How can you give out bonuses when the US taxpayer has to rescues you from sudden failure? What are these bonuses for exactly? I understand bonuses to be a reward for a job well done. It’s pretty clear that when you get bailed out by taxpayers, you’re not doing a good job. What could possibly justify these bonuses?

 

I normally would not support having the government try and micromanage pay packages in any industry. But these are not normal times. AIG has received almost $180 billion--$180 billion—in US taxpayer bailouts. The US government owns 80% of the company. How the executives as AIG do not get the fact that these are not normal times is absolutely beyond me.

 

 

I’ve been saying for a long time that we need a change in course in our approach to the financial bailouts. President Obama’s Treasury Secretary came out over a month ago, February 11th, and said he had a plan for a change in course, but he didn’t actually have a plan. We haven’t heard from him since. Where is Tim Geithner? Where is the leadership on this? Where is the change in course?
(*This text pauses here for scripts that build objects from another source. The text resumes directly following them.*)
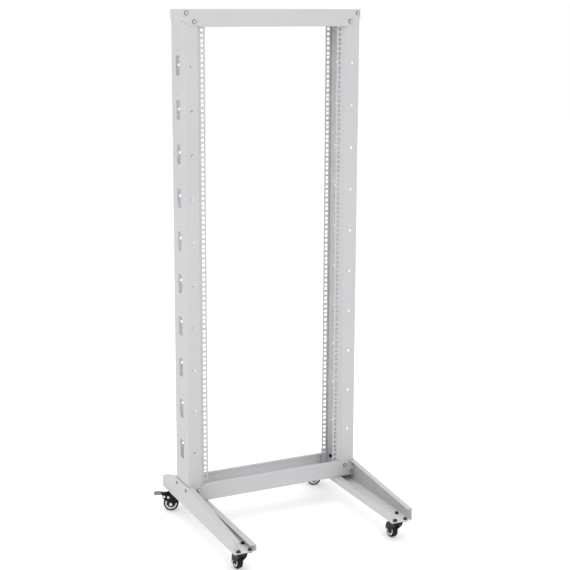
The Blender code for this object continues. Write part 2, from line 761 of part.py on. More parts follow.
def make_caster(corner, rack):
    x, y, angle = CASTERS[corner]
    braked = corner in BRAKED
    mount = add_empty(corner + "_caster", rack, (x, y, 0.0))
    swivel = add_empty(corner + "_swivel", mount, (0.0, 0.0, 0.0), angle)

    plate = add_object(corner + "_plate", plate_mesh(corner + "_plate"), "black_steel", mount)
    add_cutter(corner + "_fittings", plate_fittings(corner + "_fittings"), mount, "UNION", [plate])
    add_cutter(corner + "_bore", kingpin_bore(corner + "_bore"), mount, "DIFFERENCE", [plate])
    kingpin = turned(corner + "_kingpin", [
        (0.0, CROWN_BOTTOM_Z - GAP - KINGPIN_HEAD),
        (KINGPIN_HEAD_RADIUS, CROWN_BOTTOM_Z - GAP - KINGPIN_HEAD),
        (KINGPIN_HEAD_RADIUS, CROWN_BOTTOM_Z - GAP),
        (KINGPIN_RADIUS, CROWN_BOTTOM_Z - GAP),
        (KINGPIN_RADIUS, PLATE_TOP_Z),
        (0.0, PLATE_TOP_Z),
    ], KINGPIN_SIDES)
    add_object(corner + "_kingpin", kingpin, "zinc", mount)

    fork = add_object(corner + "_fork", fork_mesh(corner + "_fork"), "black_steel", swivel)
    add_cutter(corner + "_cheeks", cheeks_mesh(corner + "_cheeks", braked), swivel, "UNION", [fork])
    add_cutter(corner + "_fork_holes", fork_holes(corner + "_fork_holes", braked), swivel, "DIFFERENCE",
               [fork])

    wheel = add_empty(corner + "_wheel", swivel, (0.0, TRAIL, WHEEL_RADIUS))
    tread, rim = wheel_profiles()
    tyre = turned(corner + "_tyre", tread, TREAD_SIDES, ALONG_AXLE)
    add_object(corner + "_tyre", tyre, "tread", wheel)
    add_object(corner + "_rim", turned(corner + "_rim", rim, RIM_SIDES, ALONG_AXLE), "rim", wheel)
    bolt, nut = axle_meshes(corner)
    add_object(corner + "_axle", bolt, "zinc", wheel)
    add_object(corner + "_axle_nut", nut, "zinc", wheel)
    if braked:
        make_brake(corner, swivel)


# ---------------------------------------------------------------- the rack
def main():
    for thing in list(bpy.data.objects):
        bpy.data.objects.remove(thing, do_unlink=True)

    rack = add_empty("rack", None, (CENTRE_X, CENTRE_Y, 0.0))
    for side, side_name in SIDES:
        make_post(side_name + "_post", side, rack)
        make_foot(side_name + "_foot", side, rack)
    make_beams(rack)
    for beam, web_z, way in (("top", TOP_BEAM_Z, -1), ("bottom", LOW_BEAM_Z, 1)):
        make_beam_screws(beam, rack, [(x, web_z + way * depth, name) for x, depth, name in BEAM_SCREWS])
    make_foot_bolts(rack)
    for corner in CASTERS:
        make_caster(corner, rack)


main()
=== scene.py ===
import json
from math import atan2, copysign, cos, pi, radians, sin, sqrt, tan

import bmesh
import bpy
from mathutils import Matrix, Vector


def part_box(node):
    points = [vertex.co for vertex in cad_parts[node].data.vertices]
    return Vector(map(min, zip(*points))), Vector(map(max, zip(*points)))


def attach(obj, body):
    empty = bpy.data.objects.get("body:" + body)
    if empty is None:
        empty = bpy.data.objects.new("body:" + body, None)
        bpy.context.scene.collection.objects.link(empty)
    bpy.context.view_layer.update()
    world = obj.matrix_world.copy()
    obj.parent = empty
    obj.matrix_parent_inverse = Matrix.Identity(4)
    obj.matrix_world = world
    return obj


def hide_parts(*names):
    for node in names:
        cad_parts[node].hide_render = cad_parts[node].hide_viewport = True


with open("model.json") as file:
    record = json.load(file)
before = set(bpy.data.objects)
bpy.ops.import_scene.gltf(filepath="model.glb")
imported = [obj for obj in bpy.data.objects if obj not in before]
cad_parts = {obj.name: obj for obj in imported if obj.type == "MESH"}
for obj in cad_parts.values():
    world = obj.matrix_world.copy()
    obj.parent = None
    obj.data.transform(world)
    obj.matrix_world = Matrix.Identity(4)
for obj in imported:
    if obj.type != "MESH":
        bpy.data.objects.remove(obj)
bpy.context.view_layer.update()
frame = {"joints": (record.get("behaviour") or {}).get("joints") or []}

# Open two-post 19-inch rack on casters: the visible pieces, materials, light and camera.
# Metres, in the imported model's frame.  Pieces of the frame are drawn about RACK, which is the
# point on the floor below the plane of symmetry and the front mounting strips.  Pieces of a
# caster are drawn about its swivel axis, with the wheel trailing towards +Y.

# ---------- driving dimensions
GAP = 0.0003
UNIT = 0.04445
UNITS = 32
HOLE_STEPS = (0.00635, 0.022225, 0.0381)
HOLE_SIDE = 0.0095
HOLE_COLUMN_X = 0.23255

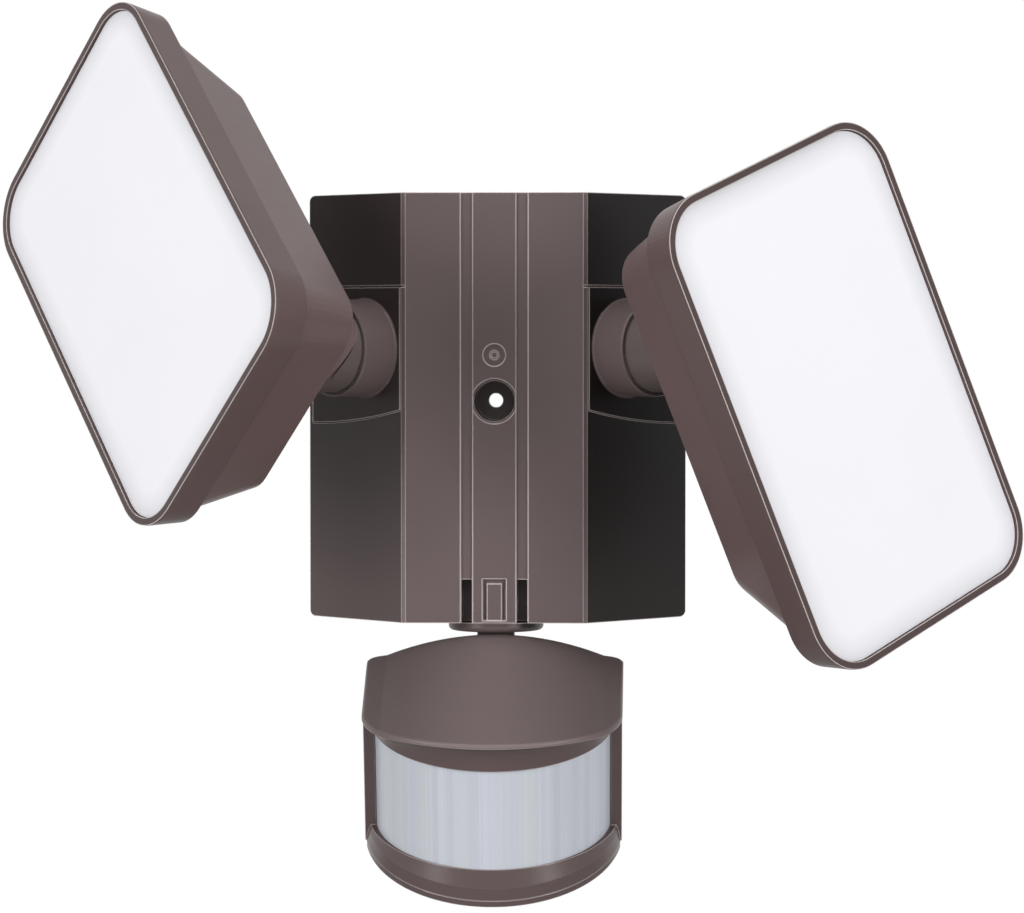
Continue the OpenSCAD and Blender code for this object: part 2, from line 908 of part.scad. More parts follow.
ear_w = 5;
ear_x = tongue_w / 2 + slide_gap;
ear_r = sensor_knuckle_r + 1;

module sensor_tilt_pin() {
    color(steel)
    sensor_frame()
        x_cylinder(pin_r, 2 * (ear_x + ear_w));
}

// The drum's outline: a round front between straight sides, and a flat back
module drum_plan(r, back) {
    grown = r - drum_r;
    cy = -drum_front + drum_arc;
    intersection() {
        translate([0, cy])
            circle(drum_arc + grown, $fn = 128);
        translate([-r, cy - 2 * r])
            square([2 * r, 2 * r]);
    }
    translate([-r, cy])
        square([2 * r, -cy - back]);
}

// Everything above a plane t above the sloping foot
module above_foot(t) {
    foot_frame()
        translate([-far / 2, -far / 2, t])
            cube([far, far, far]);
}

module sensor_housing() {
    color(bronze)
    sensor_frame()
        difference() {
            union() {
                intersection() {
                    difference() {
                        translate([0, 0, drum_low - 20])
                            linear_extrude(drum_top - drum_low + 20)
                                drum_plan(drum_r, drum_back);
                        translate([0, 0, drum_low - 20])
                            linear_extrude(far)
                                drum_plan(drum_r - drum_wall, drum_back + drum_wall);
                    }
                    translate([-far / 2, -drum_fwd - strip_fwd, -far / 2])
                        cube([far, far, far]);
                    above_foot(base_t);
                }
                flare_band();
                for (sx = [-1, 1])
                    jamb(sx);
                for (sx = [-1, 1])
                    ear(sx);
                for (sx = [-1, 1])
                    translate([sx * 20, -board_fwd, board_mid])
                        rotate([-90, 0, 0])
                            cylinder(r = 3, h = board_fwd - drum_back - 1);
            }
            x_cylinder(pin_r + 0.02, far);
        }
}

// Low wall round the front of the foot, with the flared band up to the lens
module flare_band() {
    difference() {
        intersection() {
            foot_frame()
                translate([0, drum_fwd - drum_front + drum_arc, 0])
                    rotate_extrude($fn = 128)
                        polygon([
                            [0, 0], [drum_arc, 0], [low_wall_r, low_wall_h],
                            [low_wall_r - band_slope * 8, low_wall_h + 8], [0, low_wall_h + 8]
                        ]);
            translate([-far / 2, -far - drum_fwd - strip_fwd + 2, lens_low - far])
                cube([far, far, far]);
            translate([0, 0, lens_low - far / 2])
                linear_extrude(far)
                    drum_plan(drum_r, drum_back);
            above_foot(base_t);
        }
        translate([0, -drum_fwd, lens_low - 20])
            cylinder(r = lens_r - 3, h = 30, $fn = 128);
        foot_frame()
            translate([0, drum_fwd - drum_front + drum_arc, -1])
                cylinder(r = low_wall_r - 2, h = low_wall_h - 1, $fn = 128);
    }
}

// Post beside the lens, inside the drum's wall
module jamb(sx) {
    difference() {
        translate([sx * (drum_r - 2) - 2, -drum_fwd - strip_fwd, lens_low - 3])
            cube([4, strip_fwd + 6, drum_top - lens_low + 3]);
        translate([0, -drum_fwd, lens_low - 3 - 1])
            cylinder(r = lens_r + seat_gap, h = far, $fn = 128);
        translate([0, 0, lens_low - 3 - 1])
            linear_extrude(far)
                difference() {
                    square(far, center = true);
                    drum_plan(drum_r - 0.5, drum_back);
                }
    }
}

module ear(sx) {
    translate([sx * (ear_x + ear_w / 2), 0, 0]) {
        x_cylinder(ear_r, ear_w);
        translate([-ear_w / 2, -drum_back - 1, -ear_r])
            cube([ear_w, drum_back + 1, 2 * ear_r]);
    }
}

band_slope = 0.46;
board_fwd = 30;
board_mid = -15;

module sensor_lens() {
    color(milky)
    sensor_frame()
        intersection() {
            translate([0, -drum_fwd, lens_low])
                ring(lens_r, lens_r - lens_t, lens_top - lens_low);
            translate([-far / 2, -far - drum_fwd - 3, -far / 2])
                cube([far, far, far]);
        }
}

module sensor_hood() {
    color(bronze)
    sensor_frame()
        difference() {
            intersection() {
                linear_extrude(3 * crown_back)
                    hood_plan();
                crown(0);
                union() {
                    translate([-far / 2, -drum_fwd, drum_top])
                        cube([far, far, far]);
                    hood_apron();
                    intersection() {
                        lip_cone();
                        translate([-far / 2, -far - drum_fwd, drum_top])
                            cube([far, far + 1, far]);
                    }
                }
            }
            intersection() {
                translate([0, 0, -1])
                    linear_extrude(3 * crown_back)
                        drum_plan(lens_r - 3, drum_back + hood_wall);
                crown(hood_wall);
            }
            translate([-ear_x - ear_w - 0.5, -drum_back - 1.4, 0])
                cube([2 * ear_x + 2 * ear_w + 1, 5, ear_r + 0.5]);
        }
}

// The hood's outline from above: a flat arc in front with round corners
module hood_plan() {
    cx = drum_r - hood_corner;
    cy = -hood_front + hood_r;
    reach = hood_r - hood_corner;
    cz = cy - sqrt(reach * reach - cx * cx);
    k = hood_r / reach;
    translate([-drum_r, cz])
        square([2 * drum_r, -drum_back - hood_back_r - cz]);
    translate([-drum_r + hood_back_r, cz])
        square([2 * drum_r - 2 * hood_back_r, -drum_back - cz]);
    for (sx = [-1, 1]) {
        translate([sx * cx, cz])
            circle(hood_corner, $fn = 96);
        translate([sx * (drum_r - hood_back_r), -drum_back - hood_back_r])
            circle(hood_back_r);
    }
    intersection() {
        translate([0, cy])
            circle(hood_r, $fn = 180);
        polygon([[0, cy], [-cx * k * 2, cy + (cz - cy) * k * 2], [cx * k * 2, cy + (cz - cy) * k * 2]]);
    }
    polygon([[0, cy], [-cx, cz], [0, -hood_front + 1], [cx, cz]]);
}

// Everything under the hood's crowned top, lowered by t
module crown(t) {
    slope = atan2(crown_back - crown_front, hood_front - drum_back);
    translate([0, -drum_back, crown_back - t])
        rotate([90 + slope, 0, 0])
            translate([0, 0, -20])
                linear_extrude(hood_front + 20) {
                    intersection() {
                        translate([0, -crown_r])
                            circle(crown_r, $fn = 256);
                        translate([-drum_r + cheek_w, -3 * crown_back])
                            square([2 * drum_r - 2 * cheek_w, 3 * crown_back + 1]);
                    }
                    cheek_drop = crown_r - sqrt(crown_r * crown_r - pow(drum_r - cheek_w, 2));
                    translate([-drum_r, -3 * crown_back])
                        square([2 * drum_r, 3 * crown_back - cheek_drop - 0.4]);
                }
}

// Undercut between the hood's lip and the top of the lens
module lip_cone() {
    translate([0, -drum_fwd, lens_top])
        rotate_extrude($fn = 128)
            polygon([
                [0, 0], [lens_r + 0.6, 0],
                [drum_r + 6.5, crown_front - lens_top - 3], [drum_r + 6.5, far],
                [0, far]
            ]);
}

module hood_apron() {
    intersection() {
        lip_cone();
        translate([-far / 2, -far - drum_fwd - strip_fwd - 0.1, -far / 2])
            cube([far, far, far]);
    }
}

base_screw_spots = [[-24, 24], [24, 24], [-24, -18], [24, -18]];

module sensor_base() {
    color(bronze)
    sensor_frame()
        difference() {
            intersection() {
                translate([0, 0, drum_low - 20])
                    linear_extrude(far)
                        drum_plan(drum_r - 0.5, drum_back);
                foot_frame()
                    translate([-far / 2, -far / 2, 0])
                        cube([far, far, base_t]);
            }
            foot_frame() {
                for (sx = [-1, 1])
                    translate([sx * dial_x, 0, -1])
                        cylinder(r = 2 + run_gap, h = base_t + 2);
                translate([0, 18, 0])
                    cube([4.6 + 2 * switch_travel, 3.6, 4 * base_t], center = true);
                for (p = base_screw_spots)
                    translate([p[0], p[1], -1])
                        cylinder(r = 1.5, h = base_t + 2);
            }
        }
}

module sensor_base_screws() {
    color(steel)
    sensor_frame()
        foot_frame()
            for (p = base_screw_spots)
                translate([p[0], p[1], 0]) {
                    mirror([0, 0, 1])
                        screw_head(2.6, 1.6);
                    cylinder(r = 1.2, h = 8);
                }
}

module sensor_board() {
    color(board_green)
    sensor_frame()
        translate([-28, -board_fwd - 1.6, board_mid - 13])
            cube([56, 1.6, 26]);
}

module pir_element() {
    color(steel)
    sensor_frame()
        translate([0, -board_fwd - 1.6, board_mid])
            rotate([90, 0, 0]) {
                cylinder(r = 4.6, h = 0.6);
                cylinder(r = 4.1, h = 4.2);
            }
}

module dial(sx) {
    color(dark)
    sensor_frame()
        foot_frame()
            translate([sx * dial_x, 0, 0]) {
                cylinder(r = 2, h = base_t + 6);
                translate([0, 0, -slide_gap - 3])
                    difference() {
                        union() {
                            cylinder(r = dial_r, h = 3);
                            cylinder(r = 2, h = 4);
                            for (i = [0 : 11])
                                rotate([0, 0, i * 30])
                                    translate([dial_r, 0, 0])
                                        cylinder(r = 0.6, h = 3, $fn = 16);
                        }
                        translate([-dial_r * 0.6, -0.6, -1])
                            cube([dial_r * 1.2, 1.2, 2]);
                    }
            }
}

module time_dial() {
    dial(-1);
}

module range_dial() {
    dial(1);
}

module mode_switch() {
    color(dark)
    sensor_frame()
        foot_frame() {
            translate([-2, 16.5, -3])
                cube([4, 3, base_t + slide_gap + 4]);
            translate([-4, 15, base_t + slide_gap])
                cube([8, 6, 2]);
        }
}

canopy_housing();
back_plate();
back_plate_screws();
wall_gasket();
wire_grommet();
driver_board();
driver_parts();
arm_panel(1);  // right_arm_panel
arm_panel(-1);  // left_arm_panel
lamp_arm(1);  // right_lamp_arm
lamp_arm(-1);  // left_lamp_arm
arm_washer(1);  // right_arm_washer
arm_washer(-1);  // left_arm_washer
arm_nut(1);  // right_arm_nut
arm_nut(-1);  // left_arm_nut
tilt_screw(1);  // right_tilt_screw
tilt_screw(-1);  // left_tilt_screw
rear_housing(1);  // right_rear_housing
rear_housing(-1);  // left_rear_housing
bezel(1);  // right_bezel
bezel(-1);  // left_bezel
diffuser(1);  // right_diffuser
diffuser(-1);  // left_diffuser
seal(1);  // right_seal
seal(-1);  // left_seal
led_board(1);  // right_led_board
led_board(-1);  // left_led_board
leds(1);  // right_leds
leds(-1);  // left_leds
board_screws(1);  // right_board_screws
board_screws(-1);  // left_board_screws
sensor_swivel();
swivel_nut();
sensor_tilt_pin();
sensor_housing();
sensor_hood();
sensor_lens();
sensor_base();
sensor_base_screws();
sensor_board();
pir_element();
time_dial();
range_dial();
mode_switch();
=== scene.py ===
import json
import math

import bmesh
import bpy
from bpy.props import FloatProperty, FloatVectorProperty, PointerProperty
from mathutils import Euler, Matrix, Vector

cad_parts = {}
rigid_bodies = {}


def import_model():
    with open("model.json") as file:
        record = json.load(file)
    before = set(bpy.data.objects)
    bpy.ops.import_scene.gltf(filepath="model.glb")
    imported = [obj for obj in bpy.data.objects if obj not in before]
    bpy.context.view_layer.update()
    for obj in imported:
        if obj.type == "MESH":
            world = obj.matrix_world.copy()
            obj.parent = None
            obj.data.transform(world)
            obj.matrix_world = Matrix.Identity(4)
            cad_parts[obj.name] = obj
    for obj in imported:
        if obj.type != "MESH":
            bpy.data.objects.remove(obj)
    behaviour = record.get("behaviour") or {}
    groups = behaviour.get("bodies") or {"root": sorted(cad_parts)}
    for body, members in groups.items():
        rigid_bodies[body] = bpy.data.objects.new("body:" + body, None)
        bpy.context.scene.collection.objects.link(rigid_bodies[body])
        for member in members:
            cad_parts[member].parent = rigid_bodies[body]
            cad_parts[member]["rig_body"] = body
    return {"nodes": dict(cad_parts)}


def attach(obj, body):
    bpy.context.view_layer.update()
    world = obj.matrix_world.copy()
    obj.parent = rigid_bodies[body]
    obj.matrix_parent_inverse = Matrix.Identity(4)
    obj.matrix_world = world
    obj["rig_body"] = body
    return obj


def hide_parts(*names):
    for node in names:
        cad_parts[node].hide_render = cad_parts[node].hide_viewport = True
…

Where is the accountability?

 

 

I don’t know how someone at AIG giving out or receiving a bonus right now can look themselves in the mirror, but I and my colleagues in Congress can look you in the eye right now and say, if we don’t see action on this and action on it soon from the Administration, you can be sure that we will do all we can to right this wrong and get these bonuses back.  But above all, we need the people to demand a change in course when it comes to the financial rescue approach we've been taking.

 

 

Finally, let me say again, let’s be clear on where the outrage should be targeted – it should be targeted right here in the chamber – the 75% in here who voted in favor of handing over an unprecedented amount of money and power to an unelected bureaucrat last October.